*What you will do*
Will you quote precisely the lines that run from the top of the material below to the line containing "return back, edge, bare", both ends included?

*Given material*
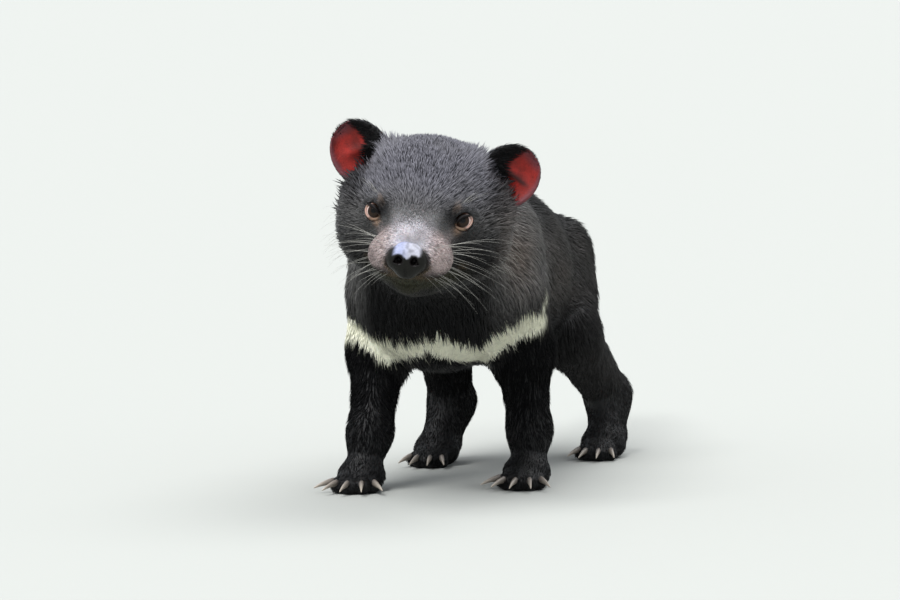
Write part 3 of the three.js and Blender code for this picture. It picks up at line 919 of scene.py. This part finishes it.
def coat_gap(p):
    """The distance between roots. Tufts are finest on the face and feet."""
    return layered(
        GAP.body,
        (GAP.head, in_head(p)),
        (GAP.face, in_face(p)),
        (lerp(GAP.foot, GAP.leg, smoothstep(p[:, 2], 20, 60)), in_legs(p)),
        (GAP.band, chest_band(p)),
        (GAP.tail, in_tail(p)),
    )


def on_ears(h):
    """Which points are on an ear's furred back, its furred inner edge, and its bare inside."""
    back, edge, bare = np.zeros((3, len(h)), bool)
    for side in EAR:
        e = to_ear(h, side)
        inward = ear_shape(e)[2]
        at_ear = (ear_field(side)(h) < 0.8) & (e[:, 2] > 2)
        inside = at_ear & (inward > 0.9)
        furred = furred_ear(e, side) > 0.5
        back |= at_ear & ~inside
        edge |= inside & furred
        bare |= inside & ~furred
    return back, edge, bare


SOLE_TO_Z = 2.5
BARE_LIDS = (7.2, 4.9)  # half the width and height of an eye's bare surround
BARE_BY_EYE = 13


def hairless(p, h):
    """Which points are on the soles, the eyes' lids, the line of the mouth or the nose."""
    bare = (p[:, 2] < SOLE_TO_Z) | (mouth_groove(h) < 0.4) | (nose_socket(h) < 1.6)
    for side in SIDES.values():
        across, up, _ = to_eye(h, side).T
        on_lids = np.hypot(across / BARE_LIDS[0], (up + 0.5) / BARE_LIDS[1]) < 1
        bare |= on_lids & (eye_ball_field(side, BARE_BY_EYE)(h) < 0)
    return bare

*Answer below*
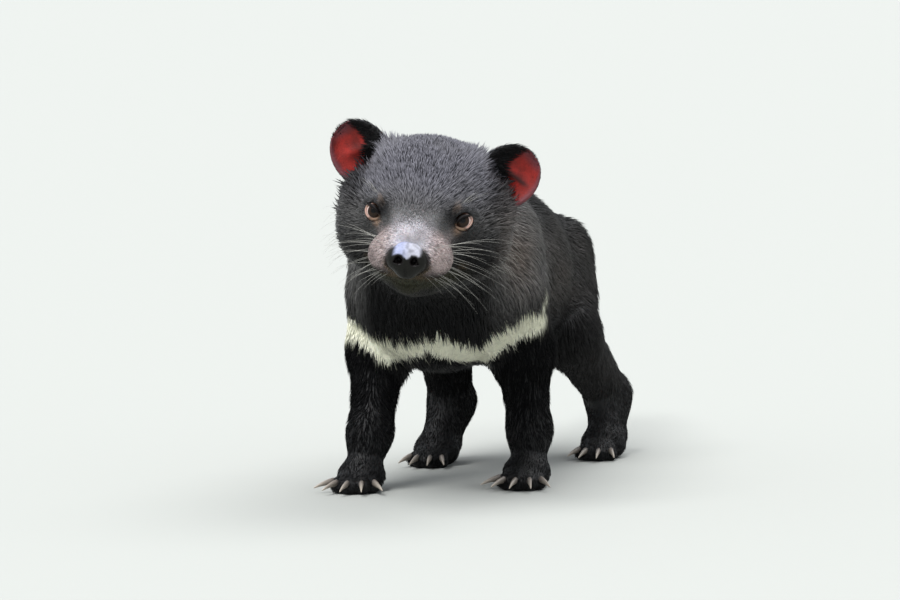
Write part 3 of the three.js and Blender code for this picture. It picks up at line 919 of scene.py. This part finishes it.
def coat_gap(p):
    """The distance between roots. Tufts are finest on the face and feet."""
    return layered(
        GAP.body,
        (GAP.head, in_head(p)),
        (GAP.face, in_face(p)),
        (lerp(GAP.foot, GAP.leg, smoothstep(p[:, 2], 20, 60)), in_legs(p)),
        (GAP.band, chest_band(p)),
        (GAP.tail, in_tail(p)),
    )


def on_ears(h):
    """Which points are on an ear's furred back, its furred inner edge, and its bare inside."""
    back, edge, bare = np.zeros((3, len(h)), bool)
    for side in EAR:
        e = to_ear(h, side)
        inward = ear_shape(e)[2]
        at_ear = (ear_field(side)(h) < 0.8) & (e[:, 2] > 2)
        inside = at_ear & (inward > 0.9)
        furred = furred_ear(e, side) > 0.5
        back |= at_ear & ~inside
        edge |= inside & furred
        bare |= inside & ~furred
    return back, edge, bare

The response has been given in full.